Aber wenn ich nun //127.0.0.1 aufrufe kommt der Fehler 404, diese Seite wurde nicht gefunden...

Kann mit jemand helfen?

Danke!


----------



## kesnw (10. November 2004)

Nur dass ich nicht falsch verstanden werden:

Wie ich das Root Verzeichnis ändere (httpd.conf) ist mir klar.
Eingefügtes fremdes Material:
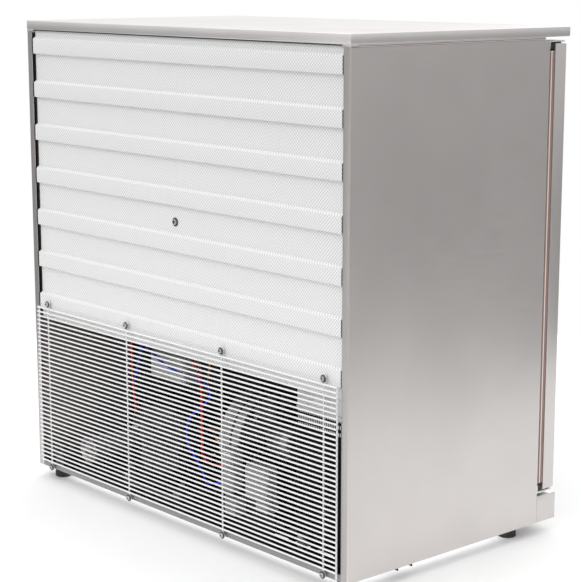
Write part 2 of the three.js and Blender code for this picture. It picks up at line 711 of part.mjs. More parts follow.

Die Frage ist einfach, kann ich eine "Linkverzeichnis" nutzen und wenn ja wie?


----------



## zaunkoenig_overdrive (15. November 2004)

Ich empfehle Dir die http,conf Datei in der Zeilennummer 313 bei XAMPP 1.49 zu ändern.
Trage dort einfach dein gewünschter www-ROOT Ordner ein.

Zum Beispiel  C:\Dokumente und Einstellungen\kawa_729.WORKSTATION001\Eigene Dateien\www_Documents

Eine andere Möglichkeit kenne ich nicht.

Liebe Grüsse
Thomas


----------



## Helmut Klein (15. November 2004)

Ich denke folgendes wird dir sicher helfen:

http://httpd.apache.org/docs-2.0/urlmapping.html


----------



## kleinefeder (16. November 2004)

oder versuch es doch mal mit ein
Virtuelle vhosts 
ich habe auch ein aber füe ne linux kiste 
##################################
<VirtualHost 192.168.1.16>
 ServerName 192.168.0.16
DocumentRoot C:/Eigene Dateien/www_Documents
CustomLog C:/Eigene Dateien/www_Documents/logs/deinelog.log combined
</VirtualHost>
habe es nicht im test gehabt aber so könnte es gehn


----------



## DavidWitteSZ (10. Januar 2005)

hi, 

kann mir jemand sagen wie ich in meinem netzwerk meine seite erreiche wenn ich xampp verwende ? ich habe es schon mit //127.0.0.1/ordner/bla.php und mit http://127.0.0.1/ordner/bla.php versucht aber es hat nicht geklappt. wie mache ich das ? einige tutoriale über das thema allgemein würden mir auch schon sehr helfen . 

mfg 

whitey


----------